◆ Data provided:
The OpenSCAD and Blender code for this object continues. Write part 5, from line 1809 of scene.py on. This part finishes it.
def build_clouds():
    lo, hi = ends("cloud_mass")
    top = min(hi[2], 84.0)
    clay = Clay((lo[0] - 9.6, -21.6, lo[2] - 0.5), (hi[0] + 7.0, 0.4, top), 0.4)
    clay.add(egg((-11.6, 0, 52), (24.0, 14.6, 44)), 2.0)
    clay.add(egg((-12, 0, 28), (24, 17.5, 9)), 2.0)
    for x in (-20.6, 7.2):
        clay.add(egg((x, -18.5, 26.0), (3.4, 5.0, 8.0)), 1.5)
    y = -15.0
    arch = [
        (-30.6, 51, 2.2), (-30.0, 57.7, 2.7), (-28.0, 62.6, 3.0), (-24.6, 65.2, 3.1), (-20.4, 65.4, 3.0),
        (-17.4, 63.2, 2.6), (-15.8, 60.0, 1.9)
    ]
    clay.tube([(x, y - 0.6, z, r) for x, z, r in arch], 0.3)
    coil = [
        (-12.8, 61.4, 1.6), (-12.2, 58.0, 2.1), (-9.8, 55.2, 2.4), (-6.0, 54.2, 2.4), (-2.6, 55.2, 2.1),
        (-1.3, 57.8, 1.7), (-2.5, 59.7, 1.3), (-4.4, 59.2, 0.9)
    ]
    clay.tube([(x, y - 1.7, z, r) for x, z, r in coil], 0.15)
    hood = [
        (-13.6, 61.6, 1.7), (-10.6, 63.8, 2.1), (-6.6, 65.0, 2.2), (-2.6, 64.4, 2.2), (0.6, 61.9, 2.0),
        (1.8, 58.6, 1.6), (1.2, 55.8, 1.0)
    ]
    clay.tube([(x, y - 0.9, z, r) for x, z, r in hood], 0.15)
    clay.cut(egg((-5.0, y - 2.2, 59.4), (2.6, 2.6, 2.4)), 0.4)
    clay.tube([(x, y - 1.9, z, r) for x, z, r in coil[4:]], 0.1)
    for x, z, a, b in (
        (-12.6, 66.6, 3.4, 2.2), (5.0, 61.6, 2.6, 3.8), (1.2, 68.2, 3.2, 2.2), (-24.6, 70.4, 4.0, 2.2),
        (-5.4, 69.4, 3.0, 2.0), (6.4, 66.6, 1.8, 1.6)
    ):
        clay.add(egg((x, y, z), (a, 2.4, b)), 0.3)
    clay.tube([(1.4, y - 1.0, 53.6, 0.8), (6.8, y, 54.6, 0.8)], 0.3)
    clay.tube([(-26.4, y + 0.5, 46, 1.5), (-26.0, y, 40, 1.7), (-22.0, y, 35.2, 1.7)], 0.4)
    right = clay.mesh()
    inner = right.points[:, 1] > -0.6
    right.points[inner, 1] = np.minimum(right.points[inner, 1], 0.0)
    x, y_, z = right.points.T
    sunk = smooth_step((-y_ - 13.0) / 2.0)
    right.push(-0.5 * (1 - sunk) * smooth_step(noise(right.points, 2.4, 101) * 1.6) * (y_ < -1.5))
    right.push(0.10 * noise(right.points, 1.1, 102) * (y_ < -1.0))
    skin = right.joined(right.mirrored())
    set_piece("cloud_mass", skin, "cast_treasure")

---

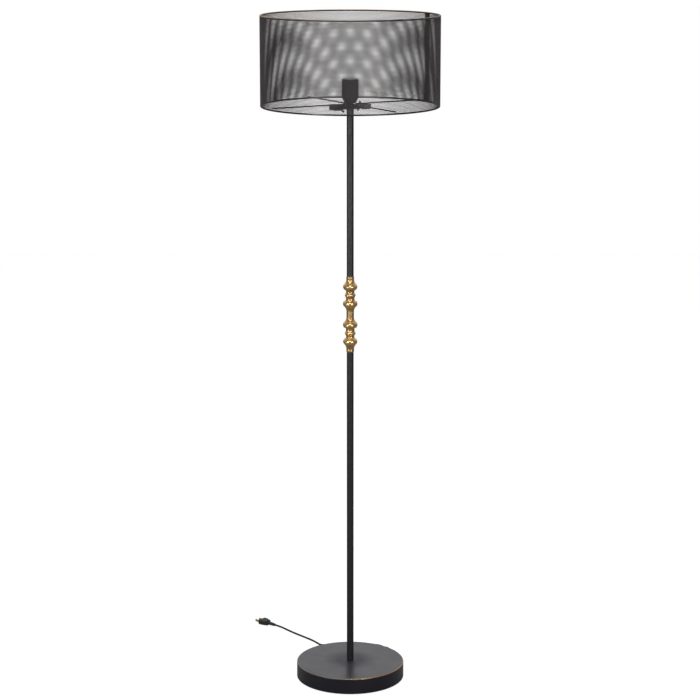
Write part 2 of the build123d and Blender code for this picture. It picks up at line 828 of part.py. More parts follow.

==

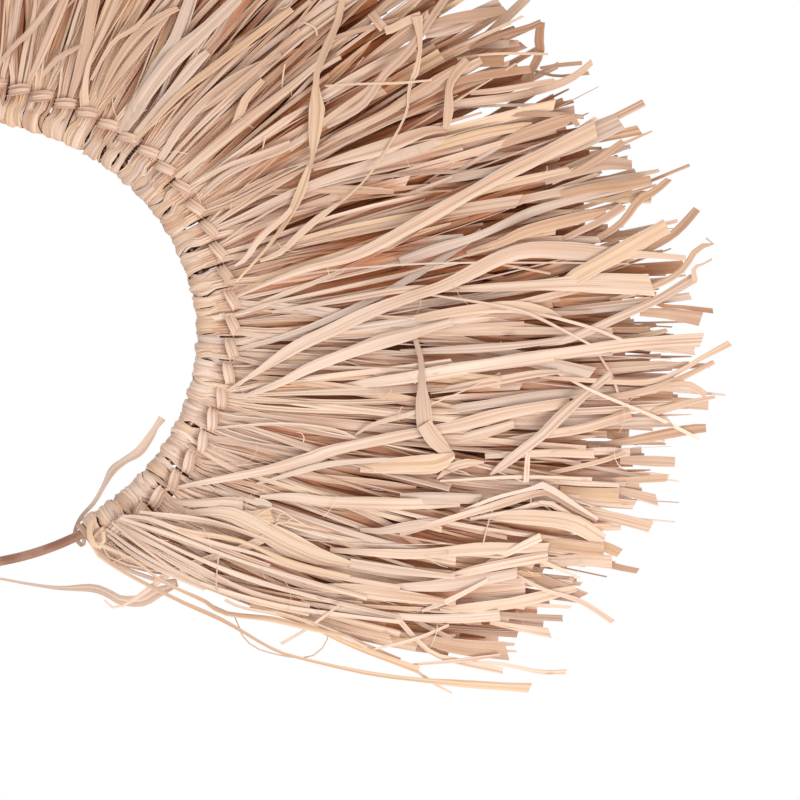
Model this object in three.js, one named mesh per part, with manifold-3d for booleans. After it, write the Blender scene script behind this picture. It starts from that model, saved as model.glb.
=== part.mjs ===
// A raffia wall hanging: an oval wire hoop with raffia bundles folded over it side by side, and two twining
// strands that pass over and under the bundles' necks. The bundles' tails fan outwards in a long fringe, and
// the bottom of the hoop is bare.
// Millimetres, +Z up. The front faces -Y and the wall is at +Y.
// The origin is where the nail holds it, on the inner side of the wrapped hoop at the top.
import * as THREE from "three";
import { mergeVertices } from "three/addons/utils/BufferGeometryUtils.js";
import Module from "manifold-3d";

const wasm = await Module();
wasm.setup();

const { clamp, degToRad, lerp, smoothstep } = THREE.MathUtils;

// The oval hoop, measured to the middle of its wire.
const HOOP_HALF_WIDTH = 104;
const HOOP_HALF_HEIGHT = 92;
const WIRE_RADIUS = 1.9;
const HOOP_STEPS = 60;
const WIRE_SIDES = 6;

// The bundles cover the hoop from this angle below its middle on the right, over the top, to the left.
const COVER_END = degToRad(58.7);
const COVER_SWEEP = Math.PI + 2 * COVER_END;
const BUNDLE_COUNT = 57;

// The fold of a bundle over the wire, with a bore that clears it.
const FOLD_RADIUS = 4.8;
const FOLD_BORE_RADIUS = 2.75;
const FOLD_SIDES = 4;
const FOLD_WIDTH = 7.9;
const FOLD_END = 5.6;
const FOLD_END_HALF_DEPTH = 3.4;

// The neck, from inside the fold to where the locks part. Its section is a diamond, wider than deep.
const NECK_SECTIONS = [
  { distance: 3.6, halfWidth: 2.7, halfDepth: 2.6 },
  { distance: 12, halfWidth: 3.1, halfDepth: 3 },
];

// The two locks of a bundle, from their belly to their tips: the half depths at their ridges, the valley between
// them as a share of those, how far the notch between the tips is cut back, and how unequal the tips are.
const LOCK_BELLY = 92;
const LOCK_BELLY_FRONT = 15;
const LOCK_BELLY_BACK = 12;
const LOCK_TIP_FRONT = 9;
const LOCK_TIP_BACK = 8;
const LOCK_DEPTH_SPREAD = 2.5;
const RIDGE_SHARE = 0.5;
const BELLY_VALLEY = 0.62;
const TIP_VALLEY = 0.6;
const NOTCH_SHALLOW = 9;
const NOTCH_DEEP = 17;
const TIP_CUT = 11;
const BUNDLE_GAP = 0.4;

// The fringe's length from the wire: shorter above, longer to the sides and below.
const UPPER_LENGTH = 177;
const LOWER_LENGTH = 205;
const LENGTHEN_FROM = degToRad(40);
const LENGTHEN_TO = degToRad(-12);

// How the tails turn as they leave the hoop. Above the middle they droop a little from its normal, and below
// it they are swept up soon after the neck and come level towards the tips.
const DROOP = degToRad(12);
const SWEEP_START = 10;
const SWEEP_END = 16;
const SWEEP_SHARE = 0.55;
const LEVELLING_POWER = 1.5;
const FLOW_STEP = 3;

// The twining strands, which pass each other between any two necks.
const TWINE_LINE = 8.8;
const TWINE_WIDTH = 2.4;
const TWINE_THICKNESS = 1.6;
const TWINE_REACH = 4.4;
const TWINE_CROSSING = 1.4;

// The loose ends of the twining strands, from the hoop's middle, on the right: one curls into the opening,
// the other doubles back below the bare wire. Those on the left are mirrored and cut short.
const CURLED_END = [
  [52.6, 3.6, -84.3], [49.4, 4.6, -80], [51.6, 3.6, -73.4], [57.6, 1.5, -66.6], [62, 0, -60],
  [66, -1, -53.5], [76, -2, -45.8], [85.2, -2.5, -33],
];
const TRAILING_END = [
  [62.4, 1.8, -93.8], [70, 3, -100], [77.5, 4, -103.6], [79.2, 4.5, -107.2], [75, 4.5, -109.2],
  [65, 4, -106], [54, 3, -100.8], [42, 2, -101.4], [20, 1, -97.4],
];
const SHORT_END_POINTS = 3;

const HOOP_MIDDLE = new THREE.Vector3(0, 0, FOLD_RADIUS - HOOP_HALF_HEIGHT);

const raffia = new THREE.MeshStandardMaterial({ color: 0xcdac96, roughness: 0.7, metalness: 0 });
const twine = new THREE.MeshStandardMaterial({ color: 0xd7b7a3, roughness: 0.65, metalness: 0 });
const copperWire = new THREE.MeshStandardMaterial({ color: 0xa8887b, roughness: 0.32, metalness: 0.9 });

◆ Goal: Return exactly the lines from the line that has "Model this object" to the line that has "degToRad, lerp, smoothstep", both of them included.

◆ Completed task:
Model this object in three.js, one named mesh per part, with manifold-3d for booleans. After it, write the Blender scene script behind this picture. It starts from that model, saved as model.glb.
=== part.mjs ===
// A raffia wall hanging: an oval wire hoop with raffia bundles folded over it side by side, and two twining
// strands that pass over and under the bundles' necks. The bundles' tails fan outwards in a long fringe, and
// the bottom of the hoop is bare.
// Millimetres, +Z up. The front faces -Y and the wall is at +Y.
// The origin is where the nail holds it, on the inner side of the wrapped hoop at the top.
import * as THREE from "three";
import { mergeVertices } from "three/addons/utils/BufferGeometryUtils.js";
import Module from "manifold-3d";

const wasm = await Module();
wasm.setup();

const { clamp, degToRad, lerp, smoothstep } = THREE.MathUtils;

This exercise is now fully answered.